EXERCISE: Repeat the material exactly, every line of it.

SUPPLIED MATERIAL:
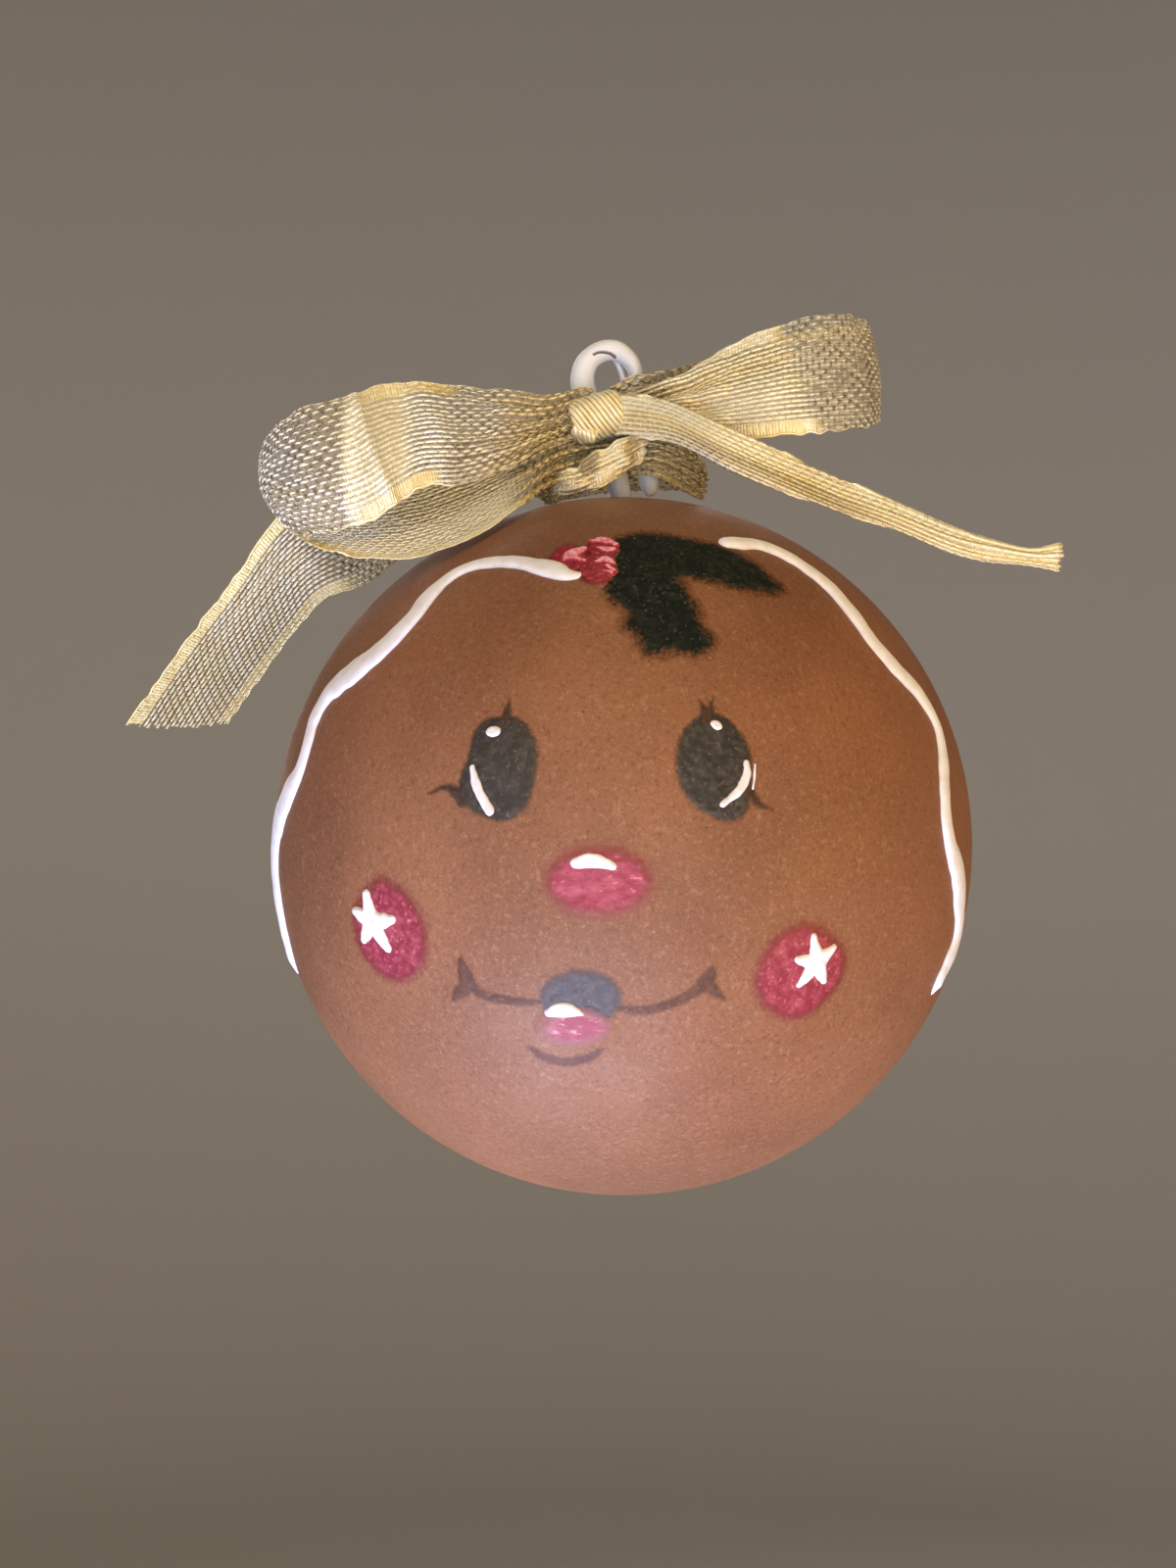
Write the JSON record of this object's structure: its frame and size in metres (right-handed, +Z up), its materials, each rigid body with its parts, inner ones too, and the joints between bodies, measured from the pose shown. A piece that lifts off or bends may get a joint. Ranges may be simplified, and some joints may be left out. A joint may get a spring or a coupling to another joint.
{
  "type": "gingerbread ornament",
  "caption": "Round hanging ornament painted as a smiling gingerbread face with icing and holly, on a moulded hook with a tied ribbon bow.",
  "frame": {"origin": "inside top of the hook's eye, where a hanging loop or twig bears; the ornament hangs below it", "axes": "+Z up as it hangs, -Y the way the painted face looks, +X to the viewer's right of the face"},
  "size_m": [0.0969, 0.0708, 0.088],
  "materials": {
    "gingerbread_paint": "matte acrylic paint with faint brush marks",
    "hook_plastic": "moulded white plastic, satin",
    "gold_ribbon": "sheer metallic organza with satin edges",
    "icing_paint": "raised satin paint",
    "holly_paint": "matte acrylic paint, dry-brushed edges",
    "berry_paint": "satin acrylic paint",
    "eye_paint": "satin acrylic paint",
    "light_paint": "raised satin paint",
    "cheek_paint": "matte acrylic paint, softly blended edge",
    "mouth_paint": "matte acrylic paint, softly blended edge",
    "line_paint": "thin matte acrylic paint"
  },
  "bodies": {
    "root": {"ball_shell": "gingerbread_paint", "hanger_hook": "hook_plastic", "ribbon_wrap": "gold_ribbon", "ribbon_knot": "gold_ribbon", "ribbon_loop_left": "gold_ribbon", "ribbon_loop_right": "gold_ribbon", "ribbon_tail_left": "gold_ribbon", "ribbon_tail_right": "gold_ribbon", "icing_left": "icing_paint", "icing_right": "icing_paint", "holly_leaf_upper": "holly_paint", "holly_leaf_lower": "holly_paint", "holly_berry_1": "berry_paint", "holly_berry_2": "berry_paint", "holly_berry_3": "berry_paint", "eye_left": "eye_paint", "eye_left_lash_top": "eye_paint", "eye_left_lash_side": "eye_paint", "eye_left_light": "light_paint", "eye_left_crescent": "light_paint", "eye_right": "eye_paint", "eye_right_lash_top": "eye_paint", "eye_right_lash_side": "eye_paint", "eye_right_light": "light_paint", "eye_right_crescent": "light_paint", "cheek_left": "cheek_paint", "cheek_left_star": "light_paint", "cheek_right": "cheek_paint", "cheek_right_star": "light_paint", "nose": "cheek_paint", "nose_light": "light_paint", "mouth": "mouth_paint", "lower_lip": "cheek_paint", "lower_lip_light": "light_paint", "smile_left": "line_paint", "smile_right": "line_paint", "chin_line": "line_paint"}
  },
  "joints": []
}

ANSWER BELOW:
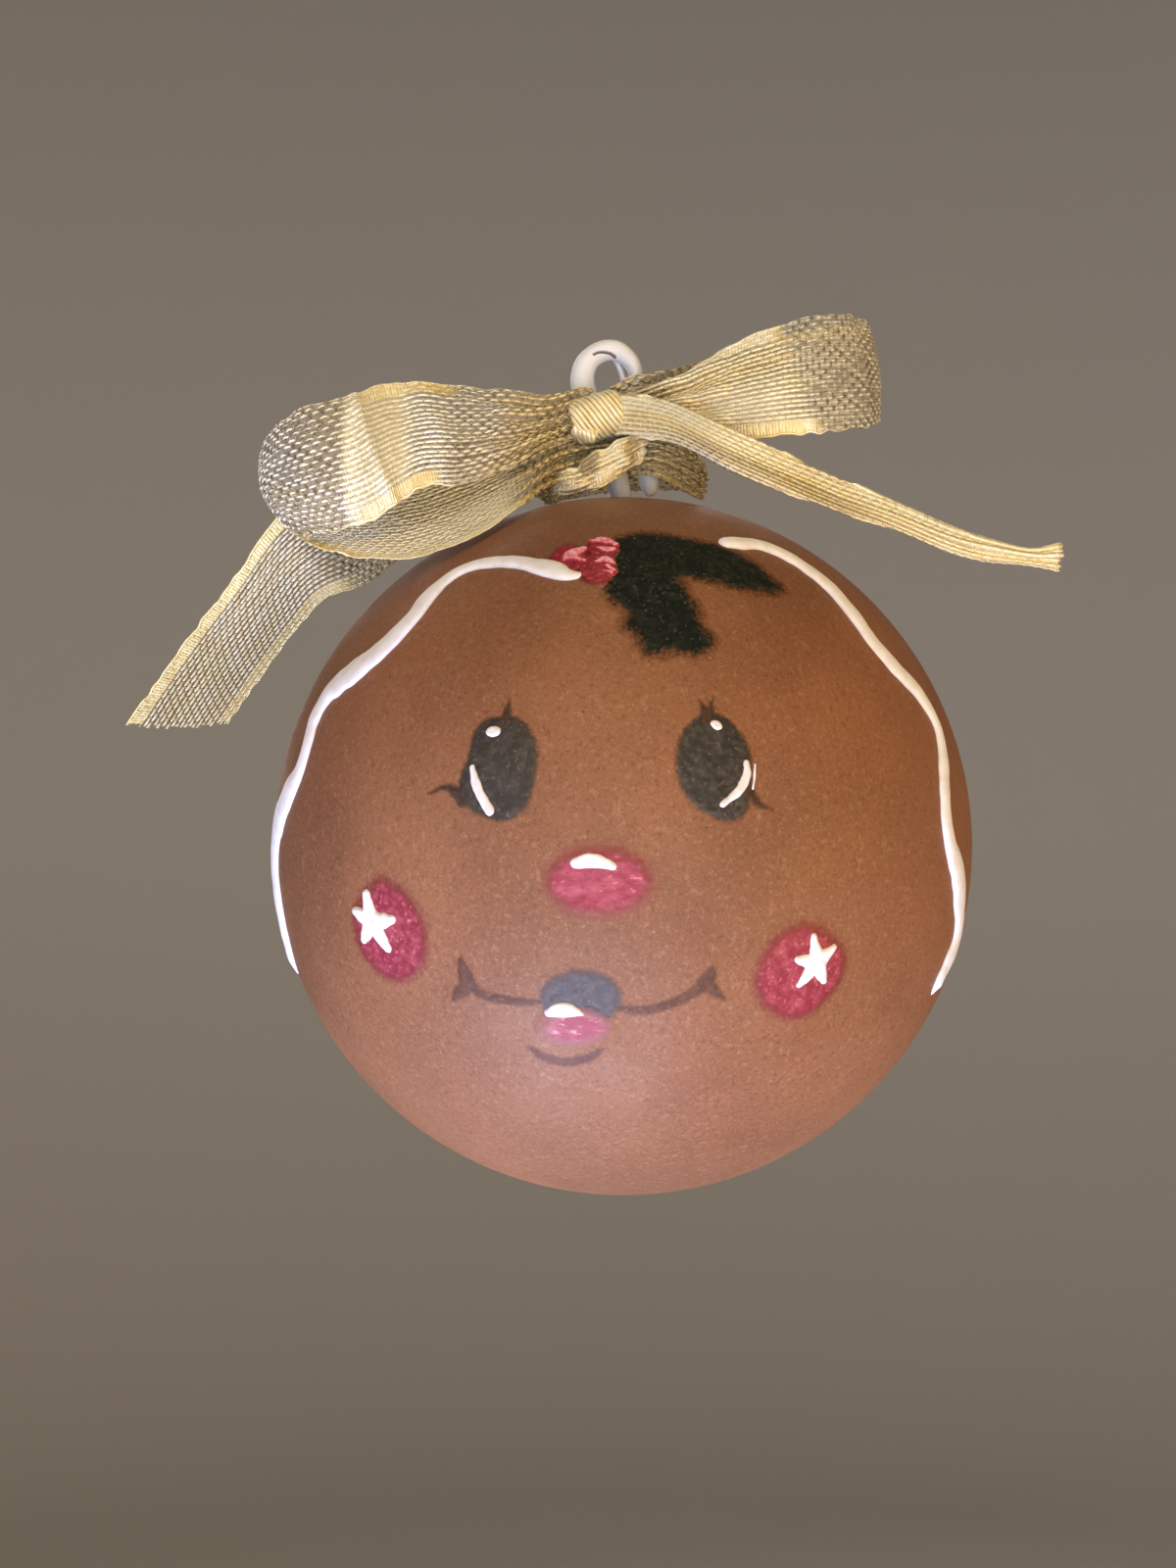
Write the JSON record of this object's structure: its frame and size in metres (right-handed, +Z up), its materials, each rigid body with its parts, inner ones too, and the joints between bodies, measured from the pose shown. A piece that lifts off or bends may get a joint. Ranges may be simplified, and some joints may be left out. A joint may get a spring or a coupling to another joint.
{
  "type": "gingerbread ornament",
  "caption": "Round hanging ornament painted as a smiling gingerbread face with icing and holly, on a moulded hook with a tied ribbon bow.",
  "frame": {"origin": "inside top of the hook's eye, where a hanging loop or twig bears; the ornament hangs below it", "axes": "+Z up as it hangs, -Y the way the painted face looks, +X to the viewer's right of the face"},
  "size_m": [0.0969, 0.0708, 0.088],
  "materials": {
    "gingerbread_paint": "matte acrylic paint with faint brush marks",
    "hook_plastic": "moulded white plastic, satin",
    "gold_ribbon": "sheer metallic organza with satin edges",
    "icing_paint": "raised satin paint",
    "holly_paint": "matte acrylic paint, dry-brushed edges",
    "berry_paint": "satin acrylic paint",
    "eye_paint": "satin acrylic paint",
    "light_paint": "raised satin paint",
    "cheek_paint": "matte acrylic paint, softly blended edge",
    "mouth_paint": "matte acrylic paint, softly blended edge",
    "line_paint": "thin matte acrylic paint"
  },
  "bodies": {
    "root": {"ball_shell": "gingerbread_paint", "hanger_hook": "hook_plastic", "ribbon_wrap": "gold_ribbon", "ribbon_knot": "gold_ribbon", "ribbon_loop_left": "gold_ribbon", "ribbon_loop_right": "gold_ribbon", "ribbon_tail_left": "gold_ribbon", "ribbon_tail_right": "gold_ribbon", "icing_left": "icing_paint", "icing_right": "icing_paint", "holly_leaf_upper": "holly_paint", "holly_leaf_lower": "holly_paint", "holly_berry_1": "berry_paint", "holly_berry_2": "berry_paint", "holly_berry_3": "berry_paint", "eye_left": "eye_paint", "eye_left_lash_top": "eye_paint", "eye_left_lash_side": "eye_paint", "eye_left_light": "light_paint", "eye_left_crescent": "light_paint", "eye_right": "eye_paint", "eye_right_lash_top": "eye_paint", "eye_right_lash_side": "eye_paint", "eye_right_light": "light_paint", "eye_right_crescent": "light_paint", "cheek_left": "cheek_paint", "cheek_left_star": "light_paint", "cheek_right": "cheek_paint", "cheek_right_star": "light_paint", "nose": "cheek_paint", "nose_light": "light_paint", "mouth": "mouth_paint", "lower_lip": "cheek_paint", "lower_lip_light": "light_paint", "smile_left": "line_paint", "smile_right": "line_paint", "chin_line": "line_paint"}
  },
  "joints": []
}